The government that made this decision is not interested in that highway. It does not run through any seat they need to win.
So $30 billion was too much to connect the agricultural heartland of Australia to the national freight network while $47 billion is wasted on outrageously generous renewable energy subsidies and $128 billion is spent on connecting it all up.
The 30 billion dollar shortfall to finish Inland Rail is less than a quarter of the renewable energy subsidy commitment. It would have taken 200,000 trucks off Australian roads every single year. It would have connected the grain growing and cattle country of north west NSW and Queensland to ports more efficiently than at any time in history, saving diesel, road surfaces and lives.
“This is what city centric government looks like in practice. It is not a conspiracy. It is not malicious. It is simply a government that allocates resources based on where the votes are. The votes are in the cities. The freight highways are in the regions. The stranded railway is in the regions. The farmers in limbo are in the regions. The five people who died on the Newell Highway are from the regions.
The city media reported this as a cost blowout story and got the endpoint wrong by 200 kilometres. The regional press got it right because they actually know the country.
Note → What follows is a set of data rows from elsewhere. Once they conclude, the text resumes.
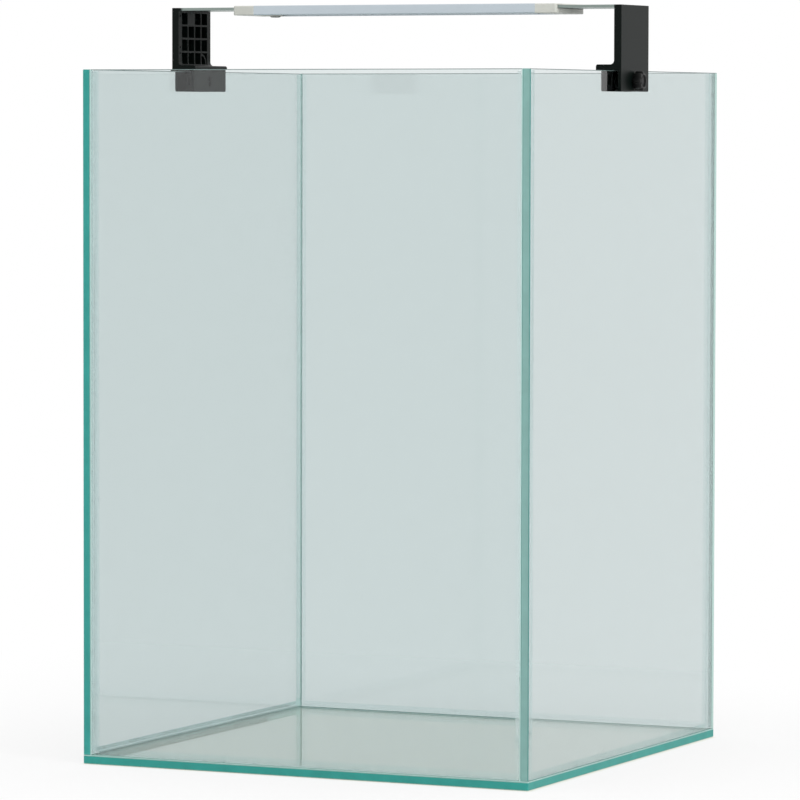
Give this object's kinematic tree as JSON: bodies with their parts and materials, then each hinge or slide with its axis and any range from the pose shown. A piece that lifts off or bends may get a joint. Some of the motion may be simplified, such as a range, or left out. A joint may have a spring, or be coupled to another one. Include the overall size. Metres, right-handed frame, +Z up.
{
  "type": "column aquarium kit",
  "caption": "Tall square rimless glass tank with silicone-sealed edges and a slim clip-on lamp bar that slides on flat arms between rim brackets with clamp knobs.",
  "frame": {"origin": "on the ground, at the middle of the tank's square footprint", "axes": "+Z up, the tank's front faces -Y, the lamp bar runs along X"},
  "size_m": [0.3746, 0.35, 0.5482],
  "materials": {
    "float_glass": "clear, faintly green, teal at the cut edges",
    "clear_silicone": "translucent, satin",
    "dark_moulded_plastic": "fine moulded texture",
    "arm_metal": "satin",
    "screw_steel": "plated",
    "black_screw_steel": "black oxide",
    "soft_grip_rubber": "matt",
    "knob_plastic": "matt",
    "ivory_plastic": "satin",
    "anodised_aluminium": "fine satin, anodised",
    "board_laminate": "white solder mask",
    "led_package": "cast resin",
    "clear_acrylic": "clear, polished"
  },
  "bodies": {
    "tank": {"bottom_pane": "float_glass", "left_pane": "float_glass", "right_pane": "float_glass", "front_pane": "float_glass", "back_pane": "float_glass", "floor_seam": "clear_silicone", "back_right_seam": "clear_silicone", "front_right_seam": "clear_silicone", "back_left_seam": "clear_silicone", "front_left_seam": "clear_silicone"},
    "lamp_frame": {"left_bracket": "dark_moulded_plastic", "left_arm": "arm_metal", "left_arm_screw": "screw_steel", "left_grip": "soft_grip_rubber", "left_grip_screws": "black_screw_steel", "right_bracket": "dark_moulded_plastic", "right_arm": "arm_metal", "right_arm_screw": "screw_steel", "right_grip": "soft_grip_rubber", "right_grip_screws": "black_screw_steel"},
    "lamp_bar": {"lamp_housing": "anodised_aluminium", "left_end_cap": "ivory_plastic", "right_end_cap": "ivory_plastic", "power_inlet": "knob_plastic", "led_board": "board_laminate", "leds": "led_package", "light_cover": "clear_acrylic"},
    "left_pad": {"left_pressure_pad": "soft_grip_rubber"},
    "left_clamp": {"left_clamp_screw": "black_screw_steel", "left_clamp_knob": "knob_plastic"},
    "right_pad": {"right_pressure_pad": "soft_grip_rubber"},
    "right_clamp": {"right_clamp_screw": "black_screw_steel", "right_clamp_knob": "knob_plastic"}
  },
  "joints": [
    {"name": "lamp_lift", "type": "slide", "parent": "tank", "child": "lamp_frame", "axis": [0, 0, 1], "range_m": [0, 0.06]},
    {"name": "lamp_bar_slide", "type": "slide", "parent": "lamp_frame", "child": "lamp_bar", "axis": [1, 0, 0], "range_m": [-0.04, 0.04]},
    {"name": "left_pad_slide", "type": "slide", "parent": "lamp_frame", "child": "left_pad", "axis": [-1, 0, 0], "range_m": [0, 0.0012]},
    {"name": "left_clamp_turn", "type": "hinge", "parent": "left_pad", "child": "left_clamp", "pos_m": [-0.1765, 0, 0.4926], "axis": [-1, 0, 0], "range_deg": [0, 540]},
    {"name": "right_pad_slide", "type": "slide", "parent": "lamp_frame", "child": "right_pad", "axis": [1, 0, 0], "range_m": [0, 0.0012]},
    {"name": "right_clamp_turn", "type": "hinge", "parent": "right_pad", "child": "right_clamp", "pos_m": [0.1765, 0, 0.4926], "axis": [1, 0, 0], "range_deg": [0, 540]}
  ],
  "couplings": [
    {"joint": "left_clamp_turn", "follows": "left_pad_slide", "rad_per_m": 7853.9},
    {"joint": "right_clamp_turn", "follows": "right_pad_slide", "rad_per_m": 7853.9}
  ]
}
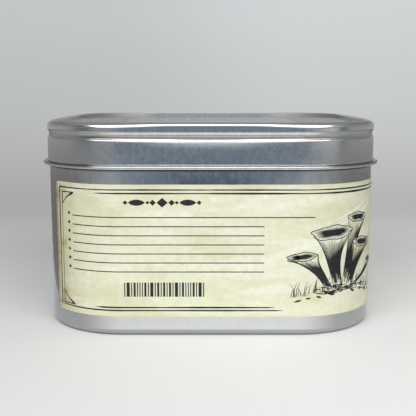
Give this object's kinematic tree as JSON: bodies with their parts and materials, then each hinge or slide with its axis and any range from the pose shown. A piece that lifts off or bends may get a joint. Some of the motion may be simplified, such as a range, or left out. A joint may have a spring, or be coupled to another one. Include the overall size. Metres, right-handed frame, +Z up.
{
  "type": "square slip-lid tin with a wrap label",
  "caption": "Rounded-square tinplate tin with a recessed-panel slip lid and a parchment-coloured paper label wrapped round its wall.",
  "frame": {"origin": "middle of the face that the tin stands on", "axes": "+Z up out of the lid, -Y out of the side seen in the picture, -X out of the bare side between the label's ends"},
  "size_m": [0.111, 0.111, 0.0664],
  "materials": {
    "tinplate_body": "bright tinplate with a faint vertical grain",
    "tinplate_lid": "bright tinplate with a faint vertical grain",
    "label_paper": "matt uncoated paper"
  },
  "bodies": {
    "root": {"tin_body": "tinplate_body", "tin_lid": "tinplate_lid", "wrap_label": "label_paper"}
  },
  "joints": []
}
Australia called Inland Rail the backbone of a modern freight network for a modern nation. This week the government snapped that backbone at Narromine, not Parkes, and announced funding for a Melbourne suburban train in the same week. The city papers reported one and barely noticed the other.
If you want to know why regional Australia feels like it is being left behind, this week wrote the answer in black and white. The B-doubles will keep hammering the Newell. The stranded track between Narrabri and North Star will sit there going nowhere. The farmers along the abandoned corridor will keep waiting for an answer that is not coming. And the city will get its suburban loop.
That is Australian infrastructure policy in 2026. Urban votes. Regional roads. And a government that calls it sensible.